Eran Segal argues newly added restrictions no longer relevant; says weaker strain rapidly taking over country, may cause 2 million cases within several weeks before dipping

People shop at the market in the central town of Ramle, on December 31, 2021.(Yossi Aloni/Flash90)
People shop at the market in the central town of Ramle, on December 31, 2021.(Yossi Aloni/Flash90)

One of the top health advisers to the government said Saturday that while Israel will likely set a new record for case numbers in the coming weeks as the Omicron wave peaks, he expects the number of serious cases to remain at a manageable rate for hospitals, and not to surpass those seen during the height of the Delta wave in the summer.

Eran Segal, a computational biologist for the Weizmann Institute of Science, told Channel 12 that Israel will likely hit 10,000 daily cases by the end of the coming week and 20,000 cases a day the week after that. On Friday, 5,466 new cases were identified.

Segal speculated that in three weeks, there will be roughly two million active cases in the country, but that at that point, cases will fall as the country reaches a “kind of herd immunity.”

He said he was optimistic that the number of serious cases would remain manageable, due to the combination of the weaker strain of the virus, the arrival of Pfizer’s new antiviral COVID pill, and an increasing number of Israelis now getting vaccinated with booster shots.
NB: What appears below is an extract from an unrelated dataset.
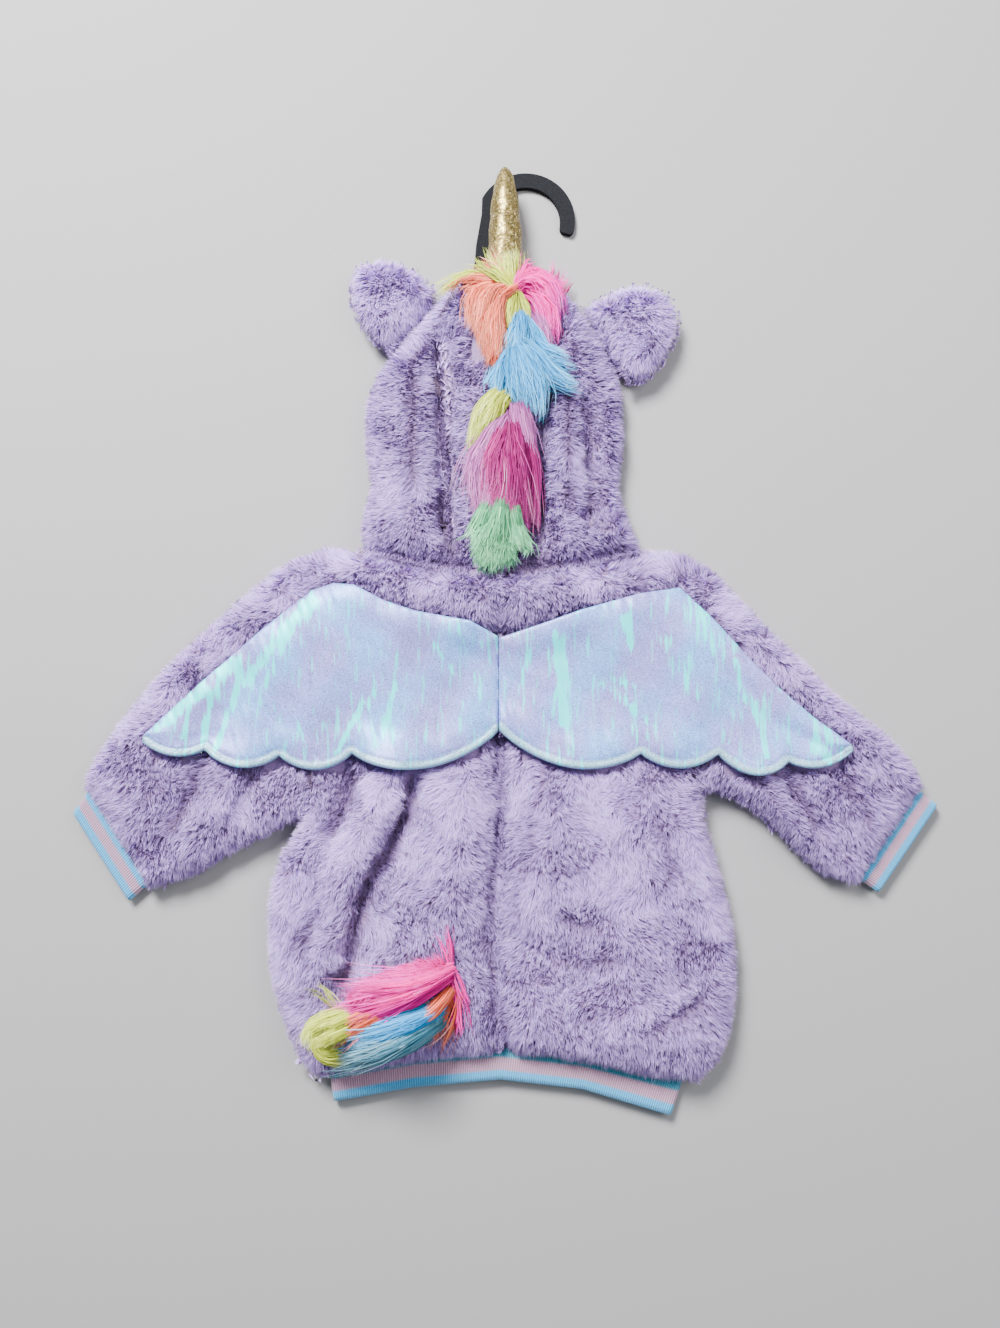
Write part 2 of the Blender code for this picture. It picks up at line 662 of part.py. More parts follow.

In the United Kingdom, scientists are reporting that Omicron carriers are 3-4 times less likely to become seriously ill than in previous waves

The Delta wave last year is believed to have caused some 500,000 total cases in Israel. At its height, some 750 patients were hospitalized in serious condition. As of Saturday afternoon, there were 29,959 active COVID cases, with 185 of them hospitalized, 101 of them in serious condition and 27 of those on respirators.

“While we will break records in terms of cases and there will be a rise in the serious cases, [the latter] will not pass the records set during previous waves,” Segal told Channel 12.

Eran Segal. (Courtesy)

Segal recommended drawing back some of the restrictions put in place in recent weeks, citing the growing evidence that Omicron is not as dangerous as other waves.

He did not specify which restrictions he thought should be lifted. He did note though that the significant travel restrictions put in place at the end of November, when the variant was identified, managed to slow Omicron’s entry into the country.